Маццолени написал мне длинную и несколько гневную ноту, которая должна была, не унижая достоинства писавшего, быть колкой для получающего — не выходя, впрочем, из пределов парламентской вежливости.
Не прошло недели после этих искушений — как утром приехала ко мне Эмилия Г., одна из преданнейших женщин Маццини и близкий его друг. Она мне сообщила о том, что восстание в Ломбардии не удалось и что Маццини еще скрывается там и просит немедленно выслать денег, а денег нет.
— Вот вам, — сказал я ей, — знаменитые шестьдесят фунтов, — не забудьте только сказать тайному советнику Маццолени — да и Ледрю-Роллену, если случится, что я не так-то дурно сделал, не бросив в омут Европейского комитета эти полторы тысячи франков.
Предупреждая наш русский, национальный вывод из моего рассказа — я должен сказать, что деньгами, так собираемыми, никогда никто не пользовался;[944] у нас (126) их кто-нибудь украл бы, — здесь они исчезали в том роде, если б кто-нибудь, не записывая нумеров, жег бы на свече ассигнации.

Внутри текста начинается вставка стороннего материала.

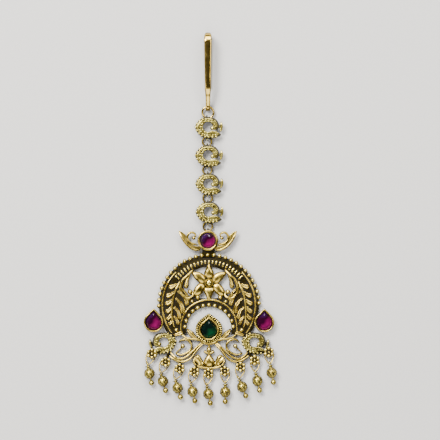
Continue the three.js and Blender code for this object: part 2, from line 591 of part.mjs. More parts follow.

Эмиссар поехал и приехал назад, ничего не сделавши. Война- приближалась… началась. Эмиграция была недовольна — молодые эмигранты винили товарищей Ворцеля в неспособности, лени, в желании устроить свои делишки — вместо польских дел — в апатии. Неудовольствие их дошло до явного ропота, они поговаривали об отчете, который хотели требовать от членов Централизации, об открытом заявлении недоверия. Их останавливало и удерживало одно — уважение и любовь к Ворцелю. Сколько мог, я, через Чернецкого, поддерживал это — но ошибка за ошибкой Централизации должны были, наконец, вывести из терпения хоть кого.